Fumage is a surrealist art technique popularized by Wolfgang Paalen in which impressions are made by the smoke of a candle or kerosene lamp on a piece of paper or canvas. The earliest documented practitioner of the technique was American clockmaker Silas Hoadley whose circa 1810-1820 fumage decorated clock is in the permanent collection of the Museum of Fine Arts Boston. Paalen's first fumage, Dictated by a Candle, was presented 1936 in the International Surrealist Exhibition in London. In the same year Paalen painted Pays interdit ("Forbidden Land"), his first oil painting, which he based on the fumage technique.

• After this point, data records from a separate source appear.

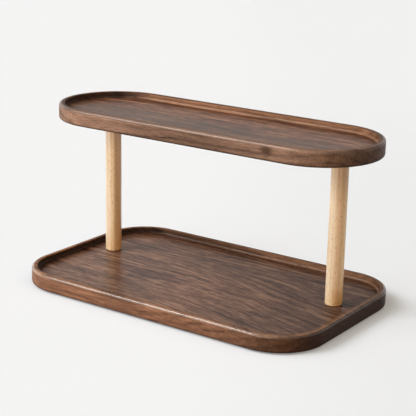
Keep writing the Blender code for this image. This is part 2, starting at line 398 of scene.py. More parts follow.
# The beech billets, with the same measures as the boards, and:
# - tints: the painted light and shade across the post, from left to right as the camera looks
# - soak: how much painted shade the foot gets higher up on one side
# - shade, shade_depths: the tone under the upper tray, and how far below the head, in metres, it starts and
#   is full
BILLETS = {
    "left_post": {
        "offset": (0, 0, 0),
        "pith": (60, 40, 0),
        "lean": (0.03, -0.04, 0),
        "ring": 5,
        "light_and_shade_tints": (
            (0.00, "E6E8EE"), (0.14, "E6E8F0"), (0.32, "F5F2EE"), (0.51, "F8F2E9"),
            (0.63, "E1D4C8"), (0.72, "D3C5B9"), (0.86, "E1CEB9"), (1.00, "E3D0BC"),
        ),
        "foot_side_shade": 0.15,
        "shade": "DFDADF",
        "shade_depths": (0.055, 0.018),
    },
    "right_post": {
        "offset": (90, 70, 300),
        "pith": (-24, -101, 0),
        "lean": (0.05, -0.06, 0),
        "ring": 3.6,
        "light_and_shade_tints": (
            (0.00, "E5E6EA"), (0.14, "E6E7EB"), (0.32, "E3DDDA"), (0.52, "E1D3C5"),
            (0.67, "DBCBBC"), (0.77, "E5DBCF"), (0.86, "F7F3ED"), (1.00, "FFFDF9"),
        ),
        "foot_side_shade": 0.1,
        "shade": "C8BDB0",
        "shade_depths": (0.066, 0.014),
    },
}


def linear(color):
    """An sRGB hex colour as linear red, green, blue and an alpha of one."""
    channels = [int(color[start:start + 2], 16) / 255 for start in (0, 2, 4)]
    return [c / 12.92 if c <= 0.04045 else ((c + 0.055) / 1.055) ** 2.4 for c in channels] + [1.0]


def fill(tree, node, inputs):
    """Give the node's inputs their values or hex colours, and link those that are given an output."""
    for key, value in inputs.items():
        if isinstance(value, bpy.types.NodeSocket):
            tree.links.new(value, node.inputs[key])
        else:
            node.inputs[key].default_value = linear(value) if isinstance(value, str) else value


def add(tree, kind, inputs=None, stops=None, **settings):
    """Add a shader node with its settings, its inputs and the stops of its ramp."""
    node = tree.nodes.new("ShaderNode" + kind)
    for name, value in settings.items():
        setattr(node, name, value)
    fill(tree, node, inputs or {})
    if stops:
        elements = node.color_ramp.elements
        while len(elements) < len(stops):
            elements.new(0.5)
        for element, (position, color) in zip(elements, stops):
            element.position = position
            element.color = linear(color)
    return node


def new_material(name):
    """A material with its tree and its one surface shader."""
    material = bpy.data.materials.new(name)
    material.use_nodes = True
    tree = material.node_tree
    return material, tree, tree.nodes["Principled BSDF"]


def millimetres(tree, offset=(0.0, 0.0, 0.0)):
    """The object's own coordinates, and their point in millimetres, moved by the offset."""
    coordinates = add(tree, "TexCoord")
    inputs = {0: coordinates.outputs["Object"], 1: (1 / MILLIMETRE,) * 3, 2: offset}
    return coordinates, add(tree, "VectorMath", inputs, operation="MULTIPLY_ADD").outputs[0]


def streaks(tree, point, size, detail=3.0, roughness=0.5):
    """Cloudy streaks that are about as long, deep and high as the size, in millimetres."""
    scaled = add(tree, "VectorMath", {0: point, 1: size}, operation="DIVIDE").outputs[0]
    inputs = {"Vector": scaled, "Scale": 1.0, "Detail": detail, "Roughness": roughness}
    return add(tree, "TexNoise", inputs).outputs["Fac"]


def wandering(tree, point, size, reach):
    """The point, moved aside by up to the reach, in slow turns of about the size."""
    scaled = add(tree, "VectorMath", {0: point, 1: size}, operation="DIVIDE").outputs[0]
    inputs = {"Vector": scaled, "Scale": 1.0, "Detail": 2.0}
    inputs = {0: add(tree, "TexNoise", inputs).outputs["Color"], 1: reach, 2: point}
    return add(tree, "VectorMath", inputs, operation="MULTIPLY_ADD").outputs[0]


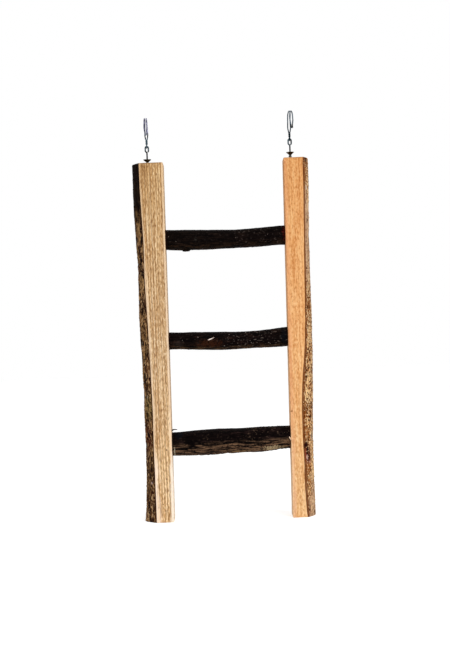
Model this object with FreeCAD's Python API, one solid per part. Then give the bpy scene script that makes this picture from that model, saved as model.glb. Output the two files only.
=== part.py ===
import FreeCAD
import Part
import math
import os
from FreeCAD import Vector

# Hanging ladder for small rodents. Millimetres, X across, Y from front to back, Z up.
# The origin lies on the ground between the feet, under the middle of the whole width.

# Rails: strips sawn from thin logs, with the bark left on their outer edge
rail_length = 280.0
rail_depth = 21.0
span_at_feet = 92.4          # clear width between the two inner faces
span_at_top = 94.1
rack = 2.4                   # how far the hand-made frame leans out of square at its top
bark_crest = 3.0             # how far behind mid-depth the bark stands out most
bark_turn_in = 2.6           # how much narrower the back face is than the crest
log_overcut = 2.5            # how far the round log reaches past the saw cuts
left_width = 24.9            # with the bark, at the widest
right_width = 19.9
# Share of the length, then sawn front face and whole width as shares of the widest
left_outline = [
    (0.00, 0.557, 0.935),
    (0.06, 0.557, 0.883),
    (0.15, 0.569, 0.855),
    (0.25, 0.574, 0.851),
    (0.35, 0.577, 0.855),
    (0.45, 0.606, 0.879),
    (0.55, 0.637, 0.919),
    (0.65, 0.682, 0.911),
    (0.75, 0.686, 0.927),
    (0.85, 0.717, 0.980),
    (0.93, 0.750, 0.996),
    (1.00, 0.758, 1.000),
]
right_outline = [
    (0.00, 0.608, 0.940),
    (0.11, 0.533, 0.920),
    (0.22, 0.503, 0.910),
    (0.34, 0.508, 0.945),
    (0.46, 0.648, 0.980),
    (0.58, 0.714, 0.977),
    (0.72, 0.734, 0.965),
    (0.86, 0.764, 0.980),
    (1.00, 0.784, 1.000),
]

# Rungs: pieces of branch in their bark, sawn off square against the rails
top_rung_drop = 60.5         # down from the rails' top ends
bottom_rung_rise = 61.0      # up from the feet; the middle rung is halfway between the two
top_diameter = 15.2
middle_diameter = 13.8
bottom_diameter = 19.2
# Share of the span, then lift of the axis and thickness as shares of the diameter
rung_shape = {
    "top": [
        (0.00, 0.063, 1.007),
        (0.16, -0.003, 1.059),
        (0.36, -0.023, 1.016),
        (0.57, -0.039, 0.961),
        (0.80, 0.013, 0.970),
        (1.00, 0.053, 0.987),
    ],
    "middle": [
        (0.00, 0.033, 0.993),
        (0.10, 0.025, 0.949),
        (0.32, -0.037, 1.029),
        (0.60, -0.072, 0.978),
        (0.82, -0.025, 1.014),
        (1.00, 0.062, 1.094),
    ],
    "bottom": [
        (0.00, -0.055, 0.945),
        (0.18, -0.047, 1.010),
        (0.40, -0.021, 1.042),
        (0.61, -0.008, 0.995),
        (0.76, 0.000, 1.016),
        (0.88, 0.031, 0.964),
        (1.00, 0.052, 0.927),
    ],
}
# Stumps of side twigs: share of the span, turn about the axis from straight up in degrees,
# then width and height above the bark as shares of the diameter
twig_stumps = {
    "top": [(0.17, 185.0, 0.60, 0.050)],
    "middle": [(0.70, 140.0, 0.37, 0.067)],
    "bottom": [(0.30, 150.0, 0.37, 0.058), (0.72, 60.0, 0.29, 0.053)],
}
trim_allowance = 2.0         # what each rung is cut longer by before it is trimmed

# Countersunk wood screws, one through each rail into each rung end
screw_diameter = 3.0
screw_length = 35.0
screw_tip = 5.0
screw_head = 5.6
screw_head_land = 0.3
screw_head_sink = 1.2        # head below the bark
cross_slot_width = 0.8
cross_slot_reach = 3.0
cross_slot_depth = 1.2
drive_fit = 0.02             # all round a screw that is driven into wood

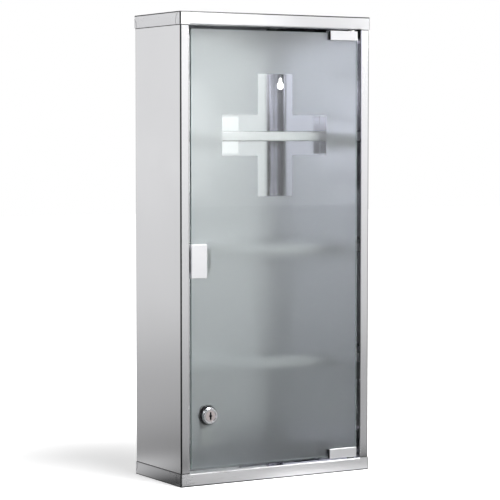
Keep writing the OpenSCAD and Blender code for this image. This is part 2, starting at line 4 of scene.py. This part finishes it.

Several other Surrealists as Roberto Matta, but also Salvador Dalí later utilized the technique, Dali calling the technique "sfumato". The technique has been utilized by artists including Bimal Banerjee, Alberto Burri, Burhan Doğançay, Jiri Georg Dokoupil, Hugh Parker Guiler, Yves Klein, Julia Thecla, Antonio Muñiz, and Otto Piene.

==In popular media==
Guiler's usage of the fumage technique is depicted briefly in the 1987 film Henry and June and his fumage pictures were often used as the covers for his wife Anaïs Nin's books.

==Scholarship==
Scholar Mary Flanagan compared the technique to the reading of tea leaves and to the Rorschach test. José Antonio Pérez Esteban's 2013 doctoral thesis analyzes fumage art, especially "soot paintings" by Jiri Georg Dokoupil.